In the third he or she comes to recognize the siblings.

In the fourth phase, because of a new-found love of games, the child becomes exploratory.

In the fifth stage of life, the individual is consumed by the need for food and sustenance.

As the individual matures, he or she develops lust in the sixth phase.

Then in the seventh chapter of life, he or she focuses on collecting material things to create a peaceful and honorable living environment.

On the eighth leg of life, anger wells up which takes a toll on the body.

The hair turns gray and the body is weakened in the ninth segment.

Until finally, in the tenth, one passes on and is burnt.

Almost 500 years later, in 1950, Erik Erickson, a psychoanalyst whose work on human development is well known in the field of Education and Psychology, also discussed the stages of development in his first book "Childhood and Society‟. He discusses his eight stages, each in terms of two words or concepts working against each other. His first three stages, a focus on childhood from the ages of 0 to 5 years, are about "trust vs. mistrust‟, "autonomy vs. shame & doubt‟ and "initiative vs. guilt‟.

These stages incorporate attachment to parents, understanding of family and exploration through play. The next three stages cover the school-going child through young adulthood. The school/ child relationship now furthers with friends, school, teachers, and community.

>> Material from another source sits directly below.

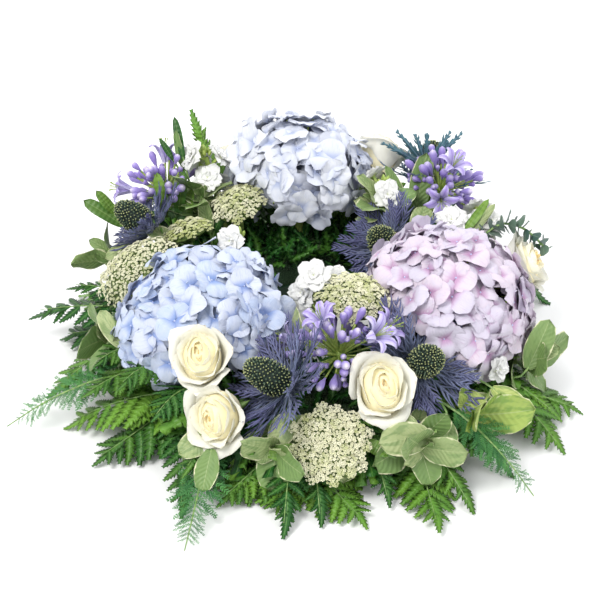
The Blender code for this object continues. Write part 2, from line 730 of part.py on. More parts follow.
def hydrangea(name, place, spread, half_height, axis, count):
    """A dense head of four-petalled florets that stand out of a smaller core, on a stout stem."""
    frame = facing(Vector(place), axis)
    base = Vector(place) - Vector(axis).normalized() * half_height * 0.44
    core = hydrangea_core(place, spread, half_height, axis, count)
    shapes = [core, stem(base, axis, HYDRANGEA_STEM, sides=5)]
    draw, own = random.Random(name), []
    for i in range(count):
        fall = math.acos(1 - FLORET_COVER * (i + 0.5) / count)
        bearing = i * math.pi * (3 - math.sqrt(5))
        spot = polar(math.sin(fall) * spread, bearing, math.cos(fall) * half_height)
        out = Vector((spot.x / spread**2, spot.y / spread**2, spot.z / half_height**2)).normalized()
        best = None
        for sink, shrink in FLORET_SEATS:
            for spin in (draw.uniform(0, 1.6), draw.uniform(0, 1.6)):
                seat = facing(spot - out * (0.003 + sink), out, spin)
                foot = seat.inverted() @ (spot * 0.50)
                flower = floret(4, FLORET_RADIUS * shrink, FLORET_NOTCH, FLORET_LOBE, 0.0024, foot)
                flower = moved(flower, frame @ seat)
                if not free(flower):
                    continue
                best = best or flower
                if clear_of(flower, own):
                    best = flower
                    break
            else:
                continue
            break
        if best:
            shapes.append(best)
            own.append((*bounds(best[0]), BVHTree.FromPolygons(*best)))
    piece(name, shapes, name)


def agapanthus(name, place, axis, reach):
    """A ball of thin stalks from one hub, with long buds and a few open six-lobed flowers."""
    axis = Vector(axis).normalized()
    frame = facing(Vector(place), axis)
    hub = turned(((0, -0.006), (0.0055, -0.002), (0.0055, 0.002), (0, 0.006)), 6)
    shapes = [moved(hub, frame), stem(Vector(place), axis, AGAPANTHUS_STEM, bury=0.001)]
    siblings = []
    for i in range(AGAPANTHUS_FLOWERS):
        fall = math.acos(1 - 1.05 * (i + 0.5) / AGAPANTHUS_FLOWERS)
        bearing = i * math.pi * (3 - math.sqrt(5))

        def make(turn, shorter, fall=fall, bearing=bearing, is_open=i % 4 == 1):
            way, far = polar(math.sin(fall + turn), bearing, math.cos(fall + turn)), reach * shorter
            if is_open:
                seat = facing(way * far, way, bearing)
                foot = seat.inverted() @ (way * 0.001)
                return moved(floret(6, 0.0150, 0.40, 0, 0.003, foot), frame @ seat)
            path = [way * 0.001, way * (far - 0.019), way * (far - 0.008), way * far]
            return moved(tube(path, [0.0010, 0.0012, 0.0044, 0], 3), frame)

        turns = (0, -0.2, 0.2, -0.4, 0.4)
        shapes.append(best_free(make, [(turn, s) for s in (1, 0.85, 0.7) for turn in turns], siblings, 99))
    piece(name, shapes, "agapanthus")


def stock(name, place, axis, count):
    """A stem with white four-petalled flowers in a spiral and green buds at its tip."""
    axis = Vector(axis).normalized()
    frame = facing(Vector(place), axis)
    tip = turned(((0, -0.004), (0.0048, 0.001), (0.0040, 0.009), (0, 0.014)), 5)
    shapes = [moved(tip, frame), stem(Vector(place), axis, STOCK_STEM, bury=0.001)]
    siblings = []
    for i in range(count):
        bearing, down = i * 2.4, 0.001 + 0.0075 * i

        def make(turn, size, lean, bearing=bearing, down=down):
            out = polar(math.sin(lean), bearing + turn, math.cos(lean))
            seat = facing(out * 0.0165 * size + Vector((0, 0, -down)), out, bearing)
            flower = floret(4, STOCK_FLOWER * size, 0.55, 0.48, 0.002, (0, 0, -0.0165 * size))
            return moved(flower, frame @ seat)

        turns = (0, 0.5, -0.5, 1.1, -1.1)
        options = [(turn, size, lean) for size in (1, 0.82, 0.66) for lean in (1.0, 0.6) for turn in turns]
        shapes.append(best_free(make, options, siblings))
    piece(name, shapes, "stock")


# Greenery.


def sprig(name, place, axis, count, length):
    """A thin stem with broad waved leaves set round its outer part."""
    axis = Vector(axis).normalized()
    frame = facing(Vector(place), axis)
    shapes = [stem(Vector(place), axis, SPRIG_STEM, bury=0.003)]
    draw, siblings = random.Random(name), []
    for i in range(count):
        bearing, down = i * 2.4 + draw.uniform(-0.2, 0.2), 0.0045 * i
        size, splay = length * draw.uniform(0.85, 1.1), 0.55 + 0.8 * i / count

        def make(turn, lift, shrink, bearing=bearing, down=down, size=size, splay=splay):
            leaf = broad_leaf(size * shrink, size * shrink * 0.34, 0.20, 0.0014)
            upright = Matrix.Rotation(-(math.pi / 2 - splay - lift), 4, "Y")
            placed = Matrix.Translation((0, 0, -down)) @ Matrix.Rotation(bearing + turn, 4, "Z") @ upright
            return moved(leaf, frame @ placed)

        turns = (0, 0.45, -0.45, 0.9, -0.9)
        options = [(t, lift, s) for s in (1, 0.8, 0.62) for t in turns for lift in (0, 0.3, -0.3, 0.6)]
        shapes.append(best_free(make, options, siblings))
    piece(name, shapes, "leaf")


def frond_path(start, tip_bearing, reach, tip_height, rise, steps=6):
    """A low arch from the ring's shoulder out to a tip close above the floor."""
    end = polar(reach, math.radians(tip_bearing), tip_height)
    middle = start.lerp(end, 0.5) + Vector((0, 0, rise))
    return bezier(start, middle, end, steps)


def shoulder_root(root_bearing, height, thickness):
    """A stalk's root and the spot where it leaves the foam's outer side, with its hole drilled."""
    for turn in (0, 2, -2, 4, -4, 6, -6, 8, -8, 11, -11, 14, -14, 0):
        bearing = math.radians(root_bearing + turn)
        root = polar(TRAY_OUTER - ROOT_MARGIN, bearing, min(FOAM_TOP - ROOT_DEPTH, height - 0.001))
        leave = polar(TRAY_OUTER - 0.001, bearing, height)
        if clear_of(tube([root, leave], [thickness] * 2, 4), standing[2:]):
            break
    drill([root, leave], thickness, 4)
    return root, leave


def fern(name, root_bearing, height, tips):
    """Fronds that fan out from one stalk in the shoulder of the foam."""
    root, leave = shoulder_root(root_bearing, height, FERN_STALK)
    shapes = [tube([root, leave], [FERN_STALK] * 2, 4)]
    siblings = []
    for tip in tips:
        tip_bearing, reach, tip_height = (*tip, FERN_TIP_HEIGHT)[:3]

        def make(rise, turn, width, shorter, bearing=tip_bearing, reach=reach, tip_height=tip_height):
            start = leave - (leave - root).normalized() * 0.001
            path = frond_path(start, bearing + turn, reach * shorter, tip_height, rise)
            across = (path[-1] - path[0]).cross(Vector((0, 0, 1)))
            return cut_blade(path, width, FERN_PAIRS, across, 0.0013, 0.75, bare=0.06)

        options = [
            (rise, turn, width, shorter)
            for width in (FERN_HALF_WIDTH, 0.022, 0.016)
            for shorter in (1.0, 0.94, 0.87)
            for turn in (0, 4, -4, 9, -9)
            for rise in (0.016, 0.006, -0.005, 0.028, -0.016, -0.026, 0.040)
        ]
        shapes.append(best_free(make, options, siblings, FERN_CROSSINGS))
    piece(name, shapes, "fern")


def plume(name, root_bearing, height, tip_bearing, reach):
    """A fine arching frond with slender teeth in one plane."""
    root, leave = shoulder_root(root_bearing, height, PLUME_STALK)
    shapes = [tube([root, leave], [PLUME_STALK] * 2, 4)]

    def make(rise, turn, width):
        start = leave - (leave - root).normalized() * 0.001
        path = frond_path(start, tip_bearing + turn, reach, PLUME_TIP_HEIGHT, rise)
        across = (path[-1] - path[0]).cross(Vector((0, 0, 1)))
        return cut_blade(path, width, PLUME_PAIRS, across, 0.0010, 0.9, bare=0.36, gap=0.66)

    rises = (0.030, 0.022, 0.014, 0.038, 0.046, 0.004, -0.006, -0.016)
    widths, turns = (PLUME_HALF_WIDTH, 0.026, 0.018), (0, 4, -4, 8, -8)
    options = [(rise, turn, width) for width in widths for turn in turns for rise in rises]
    shapes.append(best_free(make, options, []))
    piece(name, shapes, "asparagus")


def eucalyptus(name, place, axis):
    """An arching twig with small round leaves in pairs."""
    twig = stem(Vector(place), Vector(axis).normalized(), EUCALYPTUS_TWIG)
    leave, bend, tip = [sum(twig[0][i : i + 4], Vector()) / 4 for i in (4, 8, 12)]
    shapes, siblings = [twig], []
    for i in range(EUCALYPTUS_LEAVES):
        along = 1.94 - (i // 2) * 0.41
        low, high = (bend, tip) if along > 1 else (leave, bend)
        spot = low.lerp(high, along - 1 if along > 1 else along)
        frame = facing(spot, high - low, (i % 2) * math.pi + (i // 2) * 1.2)

        def make(turn, size, frame=frame):
            leaf = broad_leaf(0.017 * size, 0.0080 * size, 0.1, 0.0004, 0.0010)
            return moved(leaf, frame @ Matrix.Rotation(turn, 4, "Z") @ Matrix.Rotation(-0.5, 4, "Y"))

        shapes.append(best_free(make, [(turn, s) for s in (1, 0.7) for turn in (0, 0.5, -0.5)], siblings))
    piece(name, shapes, "eucalyptus")


def centre_on_origin():
    """Moves the whole wreath so that the middle of its outline lies on the origin."""
    shown = [o for o in bpy.data.objects if o.type == "MESH"]
    spots = [v.co for o in shown for v in o.data.vertices]
    middle = [(min(p[i] for p in spots) + max(p[i] for p in spots)) / 2 for i in range(2)]
    for o in shown:
        o.data.transform(Matrix.Translation((-middle[0], -middle[1], 0)))


def main():
    for old in list(bpy.data.objects):
        bpy.data.objects.remove(old)
    piece("tray", [tray_shape()], "tray")
    stand(foam_shape())
    for build, rows in ((rose, ROSES), (umbel, UMBELS), (thistle_cone, THISTLES)):
        for name, row in rows.items():
            build(name, *row)
    cores = [hydrangea_core(*row) for row in HYDRANGEAS.values()]
    first_core = len(standing)
    for core in cores:
        stand(core)
    for name, row in THISTLES.items():
        thistle_collar(name, *row)
    del standing[first_core : first_core + len(cores)]
    for build, rows in (
        (hydrangea, HYDRANGEAS),
        (stock, STOCKS),
        (agapanthus, AGAPANTHUS),
        (plume, PLUMES),
        (sprig, SPRIGS),
        (fern, FERNS),
    ):
        for name, row in rows.items():
            build(name, *row)
    eucalyptus("eucalyptus", *EUCALYPTUS)
    foam = mesh_object("foam_ring", foam_shape(), bpy.context.scene.collection)
    with_boolean(foam, foam_holes, "DIFFERENCE")
    keep_main_body(foam)
    foam.data.materials.clear()
    foam.data.materials.append(material("foam"))
    centre_on_origin()


main()
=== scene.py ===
"""Looks of the thistle and rose wreath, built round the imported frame: dense flower heads, layered
roses, spiny thistles, toothed ferns and feathery asparagus, each in the place of its CAD node."""

import math
import random

import bpy
import numpy as np
from mathutils import Matrix, Vector
from mathutils.bvhtree import BVHTree


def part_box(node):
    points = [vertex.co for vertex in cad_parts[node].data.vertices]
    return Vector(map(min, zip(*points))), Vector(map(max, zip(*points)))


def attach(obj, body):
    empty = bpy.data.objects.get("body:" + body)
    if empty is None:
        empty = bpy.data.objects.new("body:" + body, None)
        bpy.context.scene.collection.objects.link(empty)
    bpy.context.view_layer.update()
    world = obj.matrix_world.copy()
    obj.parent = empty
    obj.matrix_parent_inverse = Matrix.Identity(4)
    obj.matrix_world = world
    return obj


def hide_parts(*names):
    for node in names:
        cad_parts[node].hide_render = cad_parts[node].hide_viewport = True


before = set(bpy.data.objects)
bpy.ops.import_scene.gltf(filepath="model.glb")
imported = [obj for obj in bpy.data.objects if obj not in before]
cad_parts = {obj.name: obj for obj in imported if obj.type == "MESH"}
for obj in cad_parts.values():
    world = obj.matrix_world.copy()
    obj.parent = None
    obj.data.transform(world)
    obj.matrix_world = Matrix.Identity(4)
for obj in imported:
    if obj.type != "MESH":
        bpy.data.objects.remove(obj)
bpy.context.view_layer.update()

# The ring, in metres. Places below are measured from the ring's middle, as in the CAD source.
tray_low, tray_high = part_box("tray")
MIDDLE = Vector(((tray_low.x + tray_high.x) / 2, (tray_low.y + tray_high.y) / 2, 0))
TRAY_OUTER = (tray_high.x - tray_low.x) / 2
TRAY_INNER = 0.0800
FOAM_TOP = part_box("foam_ring")[1].z
# Least and greatest radius of the stems' roots in the foam, and their height.
STEM_ROOTS = (0.095, 0.139, 0.040)
# Below the first height, leaves are eased so that none comes nearer to the floor than the second.
SOFT_LANDING = 0.0040
FLOOR_GAP = 0.0006

# How far from its node's surface a flower or bract, and a leaf or frond, may be seated.
SEAT_GAP = 0.0020
LEAF_GAP = 0.0030

# Place, facing, spread, half height and floret count of each hydrangea head.
HYDRANGEAS = {
    "hydrangea_blue": ((-0.102, -0.055, 0.083), (-0.25, -0.22, 1.0), 0.072, 0.047, 100),
    "hydrangea_pale": ((-0.019, 0.136, 0.110), (-0.05, 0.10, 1.0), 0.065, 0.054, 92),
    "hydrangea_pink": ((0.113, -0.040, 0.090), (0.25, -0.20, 1.0), 0.074, 0.054, 110),
}
# How far down its dome the florets go: 1 is to the widest part.
FLORET_COVER = 1.46
FLORET_RADIUS = 0.0170
# Different florets in the outer layer, and plainer ones in the layer below.
UPPER_KINDS = 14
LOWER_KINDS = 6

# Place, facing and radius of each rose.
ROSES = {
    "rose_1": ((-0.097, -0.127, 0.092), (-0.12, -0.55, 0.80), 0.0275),
    "rose_2": ((-0.082, -0.166, 0.063), (-0.35, -0.75, 0.45), 0.0280),
    "rose_3": ((0.050, -0.150, 0.079), (0.14, -0.62, 0.75), 0.0290),
    "rose_4": ((0.182, 0.024, 0.080), (0.80, -0.05, 0.60), 0.0265),
    "rose_5": ((0.060, 0.166, 0.108), (0.27, 0.75, 0.65), 0.0265),
    "rose_6": ((-0.082, 0.180, 0.088), (-0.35, 0.80, 0.50), 0.0275),
}
ROSE_HEIGHT = 0.044
# The radius that the petals' measures below are for.
ROSE_RADIUS = 0.0275
ROSE_PETALS = 16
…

In the adolescent stage and young adulthood, the individual‟s concern is on identity and intimacy where peer groups are developed and issues of intimacies focus on work and social life take shape. Erickson‟s last two stages talk of mid-adulthood and late-adulthood where the focus is children (the future), community, the world and the issues are about meaning and purpose and life achievements.

Though Erickson‟s psychosocial stages are similar to those of Guru Nanak's 500 years ago, Guru Sahib takes it a step forward for us to provide guidance and conclusion.

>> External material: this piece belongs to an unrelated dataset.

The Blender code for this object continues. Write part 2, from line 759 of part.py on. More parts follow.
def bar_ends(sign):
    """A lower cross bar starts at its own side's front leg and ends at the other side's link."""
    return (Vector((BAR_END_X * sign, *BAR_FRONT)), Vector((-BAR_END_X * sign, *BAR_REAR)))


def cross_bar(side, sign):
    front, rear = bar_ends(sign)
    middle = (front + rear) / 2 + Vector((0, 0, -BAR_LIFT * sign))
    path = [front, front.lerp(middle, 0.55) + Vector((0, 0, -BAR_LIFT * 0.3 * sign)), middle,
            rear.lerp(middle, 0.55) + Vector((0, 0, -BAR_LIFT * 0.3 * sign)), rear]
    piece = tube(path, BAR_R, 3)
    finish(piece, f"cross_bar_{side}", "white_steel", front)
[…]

On that day when I first heard the discourse of Majh ki Vaar, I did not take the time to hear his message. All I could think was "Oh, that‟s so cool! Guru Nanak was talking about human development in his bani and I‟m studying human development at this time."

Now, after I make just a little bit effort into reading more about what Guru Nanak is actually saying, I seem to understand his message a little more clearly. After he paints the picture of the ten phases of life, he tells us not to waste our life just focusing on knowing this or getting stuck in the motion of being in a stage. He has given us the secret to life: not to follow our mind, but instead, to come into the sanctuary of Waheguru's grace so that we do not end up sinking in the sea of blind love full of materialism (a concept that we falsely think of as 'love') - [GGS:137].

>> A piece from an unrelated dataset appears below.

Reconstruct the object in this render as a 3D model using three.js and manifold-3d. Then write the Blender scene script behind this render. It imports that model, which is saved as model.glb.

[Jasmine Kaur is the Director of Education at the Sikh Research Institute. She has Bachelor's in Sociology and Elementary Education and has completed her Master's of Science in Human Development, with a specialty in Family Studies.]

June 5, 2010

Conversation about this article

1: Sangat Singh (Kuala Lumpur, Malaysia), June 05, 2010, 5:28 PM.

Jasmine ji, you were touched by the shabad that talked of our human journey. Who wouldn't? Guru Nanak's masterpiece encapsulates all the stages from hatching to dispatching poignantly and most beautifully in Sri Raag on GGS:74-76, starting with 'Pahilai pahrai rain ka vanjaaraai-aamitra hukam pai-i-aa garbaas' - "In the first watch of the night, O my merchant friend, you were cast into the womb by the Lord's command". The final stage at the end of the journey: 'Karh pakee kurh bhajai binsai aa-ay chalai ki-aa maan' - "When the crop of life has matured, it bends, breaks and perishes; why take pride in that which comes and goes". What matchless and incomparably beautiful imagery! Listening to this shabad would surely transport you to the very edge of the ultimate reality. But, in gurbani there is always a respite, that it was still not too late: 'Ki-o-naa har ko naan layhi moorak ni laaj ray/ raam bhat hee-ay aan chhaad dey tai man ko maan/ Nanak jan eh bakhaan jag mei biraaj ray' - [GGS:353.2] - "Why don't you chant the Name of the Lord, you shameless fool, let devotional worship of the Lord enter into your heart ad abandon the intellectualism of your mind. O servant Nanak, this is the way to live in the world." Shakespeare's most oft quoted passage, on the seven ages of man - infant, schoolboy, lover, soldier, justice, pantaloon and final stage, the second childhood sans teeth, sans eyes, sans taste, sans everything, pales as compared to the 'dhur ki bani' and that still presented a chance to remember Him.

2: Hirdesh Sahni (Bangalore, India), June 08, 2010, 6:49 PM.

Dear Jasmine, well written and concluded. An advice that we also get from the ten stages by Guru Nanak is that anger within us burns us. So, we should try to change what angers us, without allowing anger to linger, beyond the point it has made us realize what angers us.